Advertisement

Pistons fall to Nets again, set NBA single-season record with 27th straight loss

The Pistons haven't won since Oct. 28, which was almost two full months ago

The Detroit Pistons have finally made history.

The Pistons made NBA history Tuesday night with their 118-112 loss to the Brooklyn Nets. The loss marked the 27th consecutive defeat for the Pistons, which set a new NBA single-season record. That, of course, led to more very loud "sell the team" chants at Little Caesars Arena from upset Pistons fans.

“Nobody wants this kind of thing attached to them,” head coach Monty Williams said after the game. “I was brought in here to change this thing, and it’s probably the most on me than anybody. … It’s where we are. That’s the reality of the situation.”

The Pistons haven’t won a game since Oct. 28. That win over the Chicago Bulls was actually the team’s second win in their first three games to kick off the 2023-24 campaign. Yet that was almost two months ago — which was before the World Series had even ended and before the college basketball season had kicked off.

The Pistons’ losing streak is already among the worst in American professional sports. The Pistons had already surpassed the longest losing streaks in MLB, the NHL, the WNBA and the post-merger NFL. Only college football (Northwestern lost 34 straight games from 1979-82) and women’s college basketball (Chicago State lost 59 straight games from 2016-18) have worse losing streaks.

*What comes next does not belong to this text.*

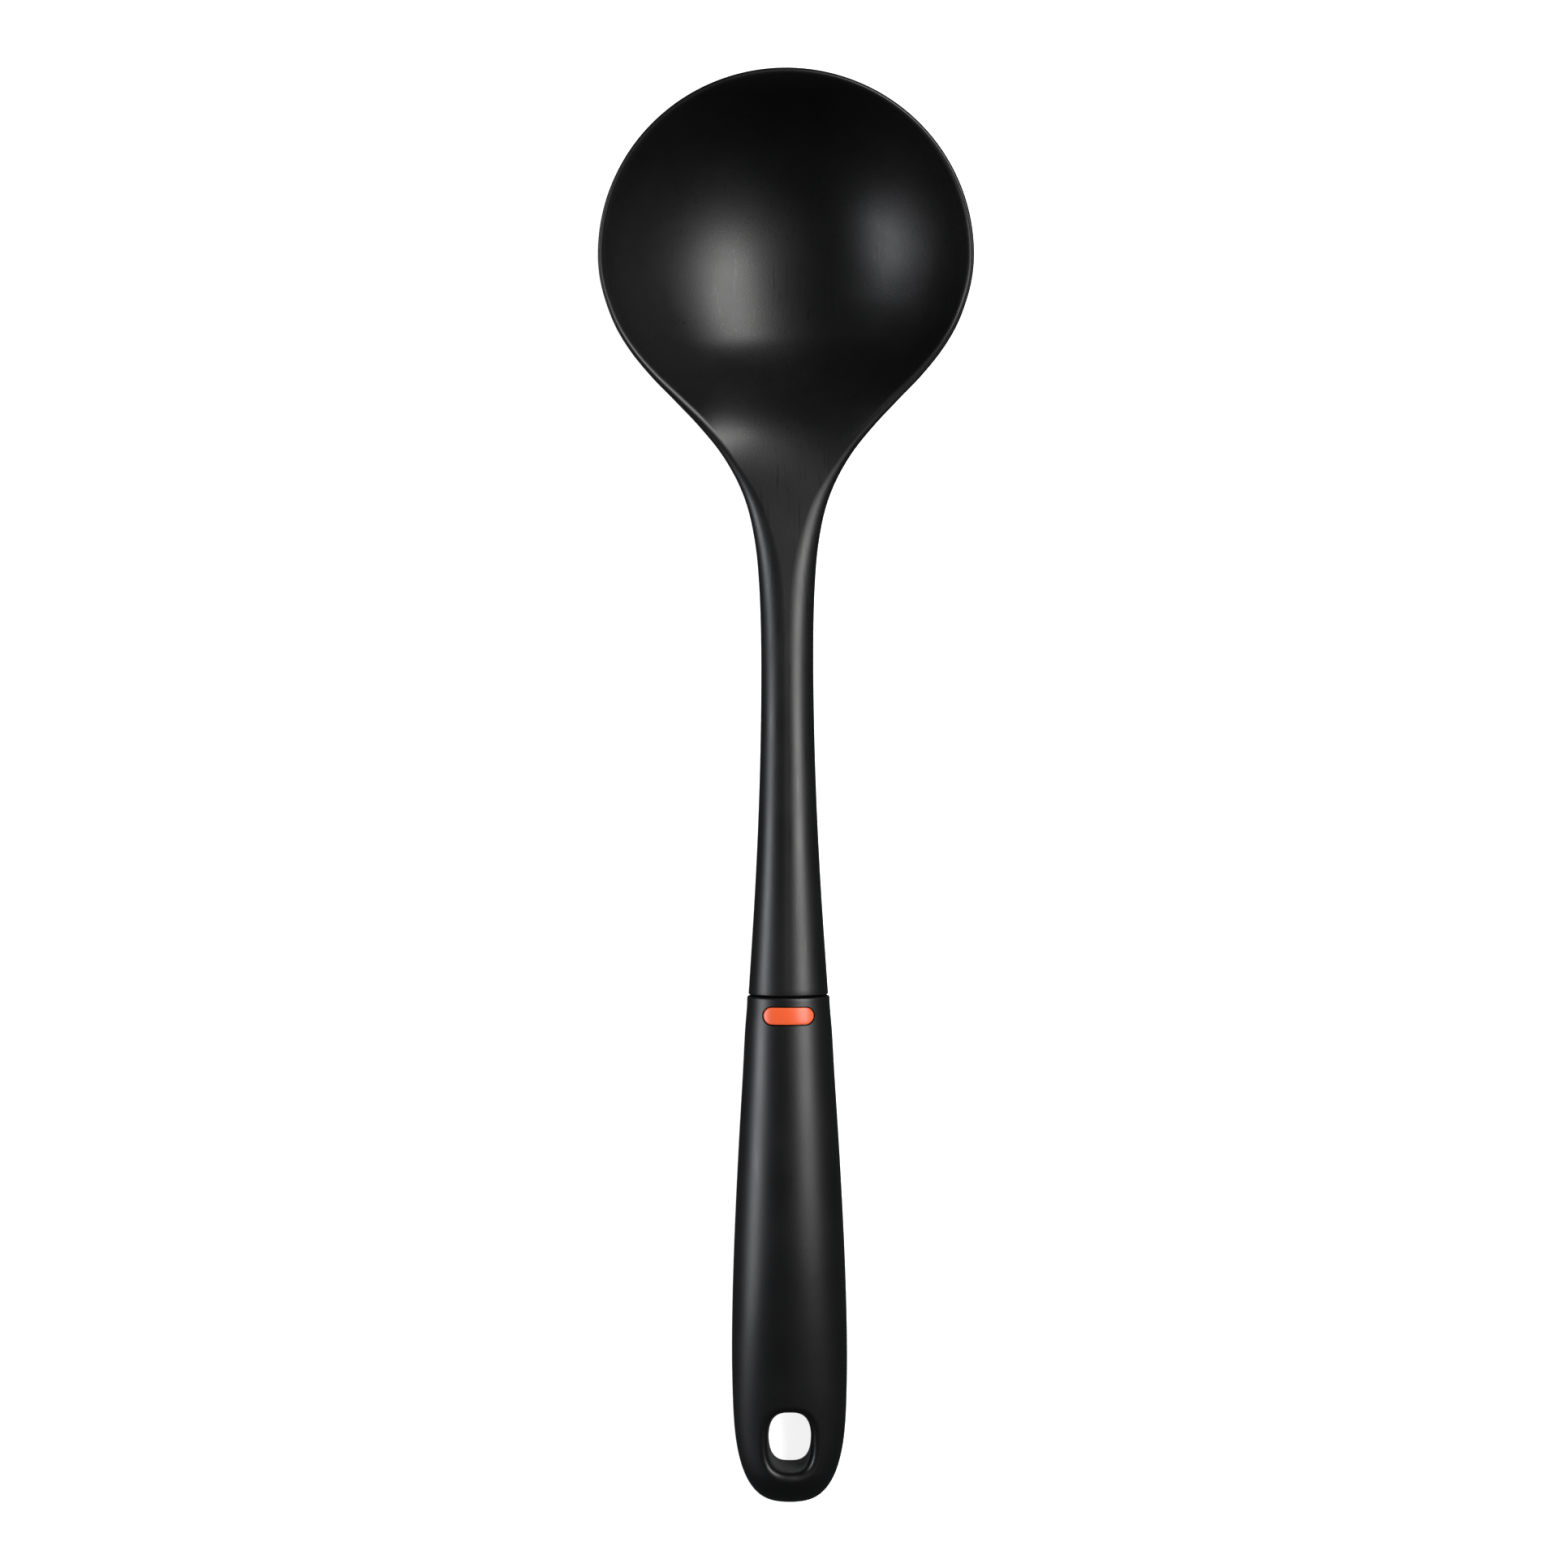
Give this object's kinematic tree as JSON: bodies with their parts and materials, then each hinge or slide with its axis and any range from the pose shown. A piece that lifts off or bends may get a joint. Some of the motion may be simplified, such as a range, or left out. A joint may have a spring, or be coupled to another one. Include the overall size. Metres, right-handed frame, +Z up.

While things are bad in Detroit, the Pistons haven’t yet set the NBA’s all-time record. That honor goes to the Philadelphia 76ers, who once lost 28 straight games. That losing streak was set over two seasons, however, when the team lost 10 games to close out the 2014-15 season and then lost 18 straight to open the next.

Cade Cunningham's 41 points weren't enough to finally get a win for the Pistons.
Cade Cunningham's 41 points weren't enough to finally get a win for the Pistons. (Rick Osentoski/USA Today)

Cade Cunningham's 41 not enough to lift Pistons past Nets

The Pistons got off to a great start Tuesday night. They opened the game on a 9-1 outburst to kick off a 22-8 run, which seemed to catch the Nets off guard. Yet by halftime, Brooklyn had taken a seven-point lead.

While Cade Cunningham kept the Pistons in it in the third quarter — he dropped 16 of his 41 points in the period — the Nets used a 13-0 run spanning nearly 3 1/2 minutes late in the fourth quarter to pull away. Then after Cunningham cut the game to just two points with 57 seconds left off a layup, Dorian Finney-Smith drilled a contested corner 3-pointer over Cunningham to keep the Pistons at bay and seal the six-point win.

“[Cunningham] talked passionately about the things we need to do and how everybody has to be in the boat and accountable for where we are. You have to be real about where we are,” Williams said.

Cunningham led the Pistons with 41 points, nine rebounds and five assists in the loss. He shot 15-of-21 from the field and scored all but four of his points in the second half. Cunningham is also the first Pistons player to have two 40-point games in a single month since Jerry Stackhouse did so in 2001. Bojan Bogdanović added 23 points on Tuesday, and Alec Burks finished with 15 points off the bench.

Cam Johnson led the Nets with 24 points after he shot 9-of-13 from the field. Mikal Bridges added 21 points, and Cam Thomas finished with 17 points. The Nets shot 50% from the field as a unit, but shot just 62% from the free-throw line. The Nets previously defeated the Pistons on Saturday.

After fans at Little Caesars Arena chanted “sell the team” following their 25th straight loss, owner Tom Gores vowed “change.”

“We expected a lot more. But we have to be real and then there’s some things that hadn’t been working with the makeup of the team,” he said. “Accountability has to be held. There might be additions, you know, to staff and all that stuff, but what’s for sure is change is coming.”

Whether that means splitting with Williams — who is in his first season with the team after he signed (at the time) the largest coaching contract in league history to join the Pistons — or general manager Troy Weaver remains to be seen.

Regardless, the Pistons will have to keep going. They can tie the 76ers’ all-time record Thursday night with a loss to the Boston Celtics at TD Garden.